→ **The request**:
Locate every line in the material below that has the word "frame". Copy each of those lines.

________________

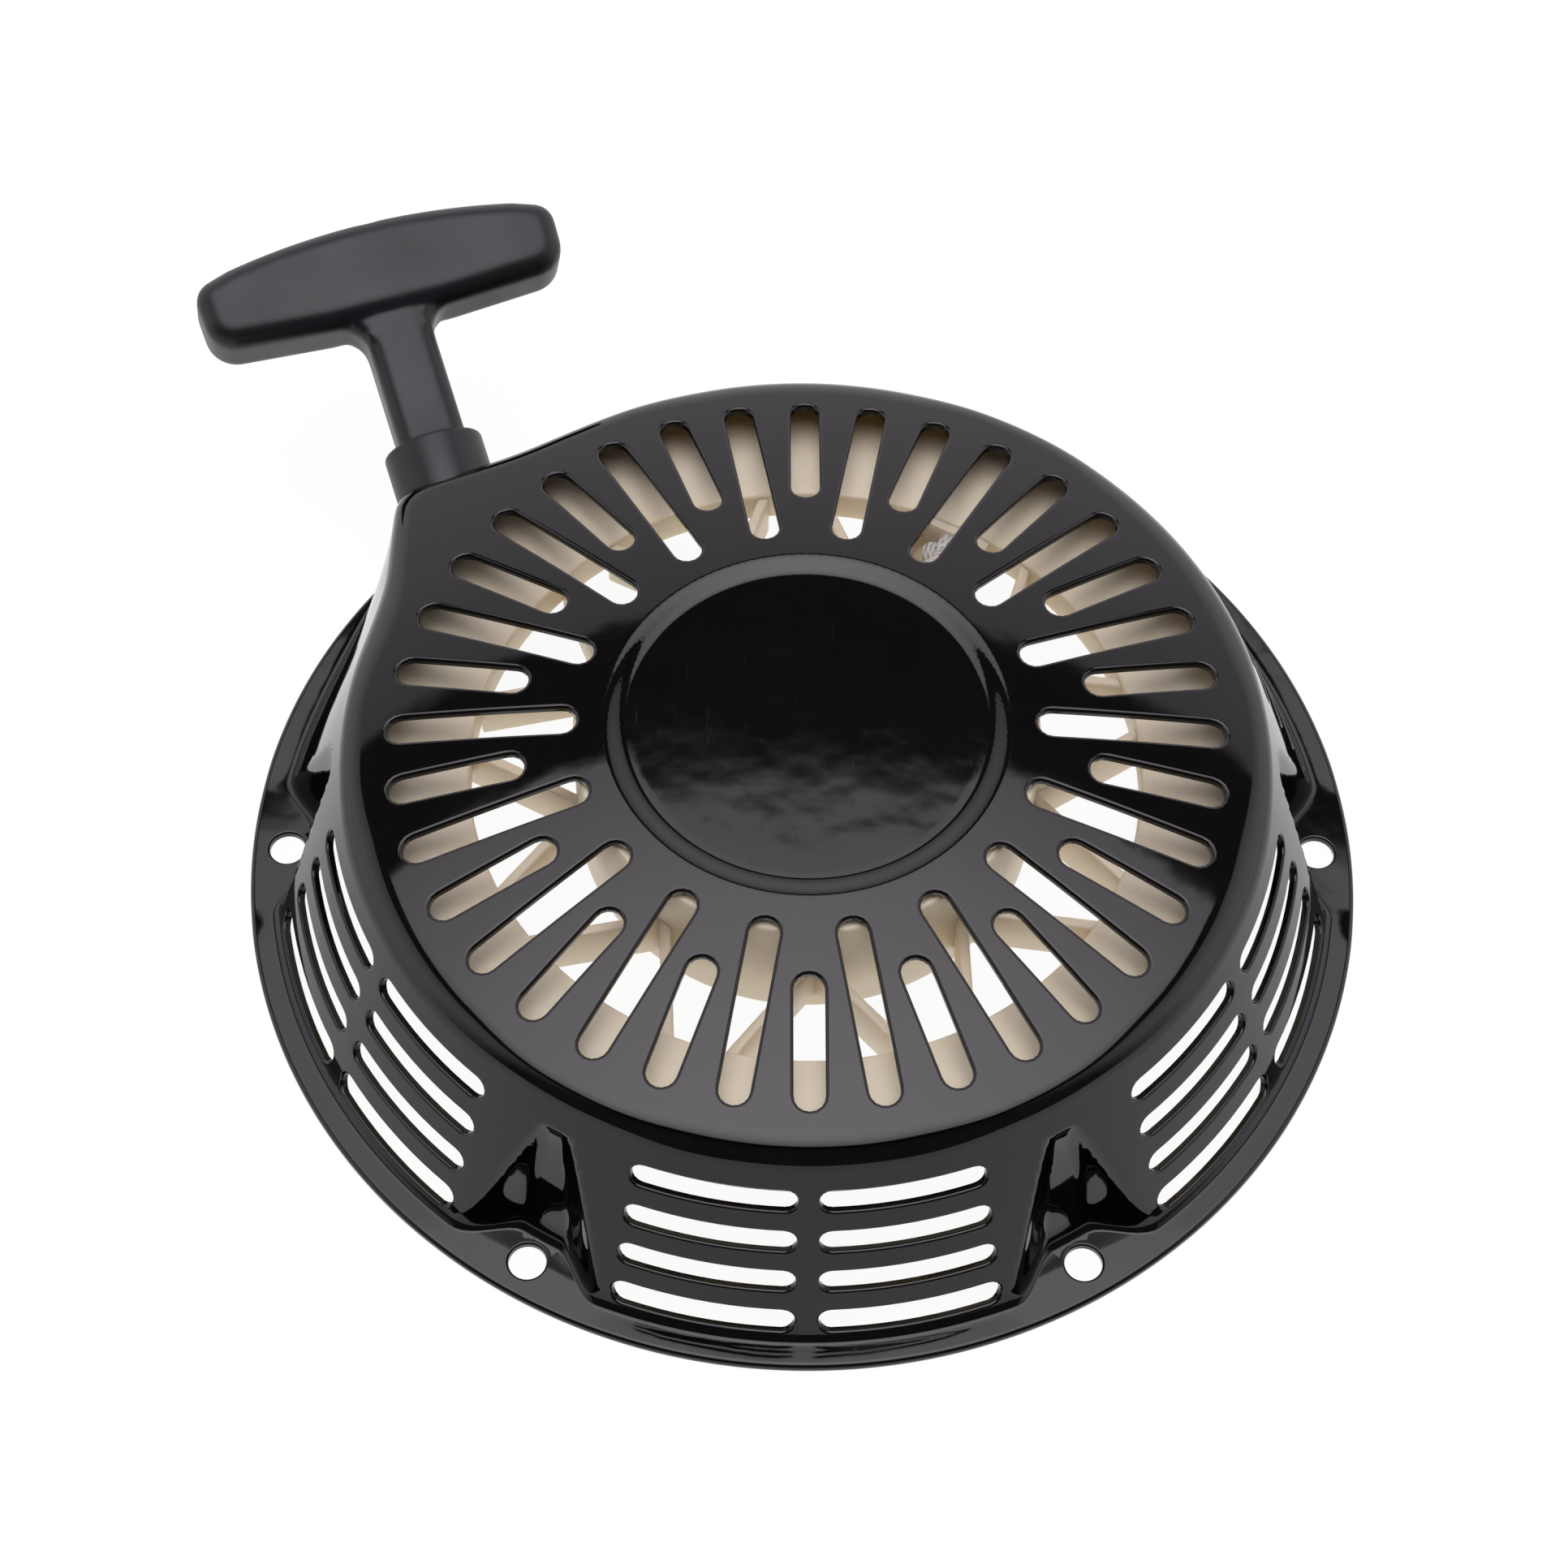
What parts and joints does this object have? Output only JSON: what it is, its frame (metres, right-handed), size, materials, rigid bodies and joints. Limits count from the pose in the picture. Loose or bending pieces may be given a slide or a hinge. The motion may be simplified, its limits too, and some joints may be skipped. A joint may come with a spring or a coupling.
{
  "type": "recoil starter",
  "caption": "Pull-rope recoil starter: slotted domed steel cover with a bolt flange, nylon rope reel, ratchet and a T-handle on a side outlet.",
  "frame": {"origin": "on the reel's axis, in the plane of the flange's lower face", "axes": "+Z along the reel's axis, out of the engine; +X through a bolt hole; the rope leaves towards -X and +Y"},
  "size_m": [0.2379, 0.2414, 0.0598],
  "materials": {
    "paint": "gloss black paint on pressed steel",
    "black_plastic": "satin moulded plastic",
    "nylon": "ivory nylon, satin",
    "rope": "braided polyester rope",
    "steel": "zinc plated steel",
    "spring_steel": "blued spring steel, oiled"
  },
  "bodies": {
    "cover": {"housing": "paint", "rope_guide": "black_plastic", "rope_lead": "rope", "centre_post": "steel", "thrust_washer": "steel", "centre_screw": "steel", "friction_spring": "spring_steel"},
    "handle": {"handle_grip": "black_plastic", "rope_stopper": "steel", "handle_knot": "rope"},
    "reel": {"reel": "nylon", "rope_coil": "rope", "reel_knot": "rope", "recoil_spring": "spring_steel", "pawl_pin_1": "steel", "pawl_pin_2": "steel", "pawl_spring_1": "spring_steel", "pawl_spring_2": "spring_steel"},
    "ratchet_plate": {"ratchet_plate": "steel"},
    "pawl_1": {"pawl_1": "steel"},
    "pawl_2": {"pawl_2": "steel"}
  },
  "joints": [
    {"name": "reel_spin", "type": "hinge", "parent": "cover", "child": "reel", "pos_m": [0, 0, 0.0314], "axis": [0, 0, -1], "range_deg": [0, 1170], "stiffness_Nm_per_rad": 0.05, "springref_deg": -229.18, "deforming": ["recoil_spring"]},
    {"name": "handle_pull", "type": "slide", "parent": "cover", "child": "handle", "axis": [-0.309, 0.8874, 0.342], "range_m": [0, 1.61], "deforming": ["rope_lead"]},
    {"name": "plate_lag", "type": "hinge", "parent": "reel", "child": "ratchet_plate", "pos_m": [0, 0, 0.00975], "axis": [0, 0, 1], "range_deg": [0, 30], "stiffness_Nm_per_rad": 0.02, "springref_deg": -22.92},
    {"name": "pawl_1_swing", "type": "hinge", "parent": "reel", "child": "pawl_1", "pos_m": [0.021, 0, 0.0138], "axis": [0, 0, 1], "range_deg": [0, 25]},
    {"name": "pawl_2_swing", "type": "hinge", "parent": "reel", "child": "pawl_2", "pos_m": [-0.021, 0, 0.0138], "axis": [0, 0, 1], "range_deg": [0, 25]}
  ],
  "couplings": [
    {"joint": "handle_pull", "follows": "reel_spin", "m_per_rad": 0.0787},
    {"joint": "pawl_1_swing", "follows": "plate_lag", "ratio": 0.8333},
    {"joint": "pawl_2_swing", "follows": "plate_lag", "ratio": 0.8333}
  ]
}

________________

→ **Task result**:
What parts and joints does this object have? Output only JSON: what it is, its frame (metres, right-handed), size, materials, rigid bodies and joints. Limits count from the pose in the picture. Loose or bending pieces may be given a slide or a hinge. The motion may be simplified, its limits too, and some joints may be skipped. A joint may come with a spring or a coupling.
  "frame": {"origin": "on the reel's axis, in the plane of the flange's lower face", "axes": "+Z along the reel's axis, out of the engine; +X through a bolt hole; the rope leaves towards -X and +Y"},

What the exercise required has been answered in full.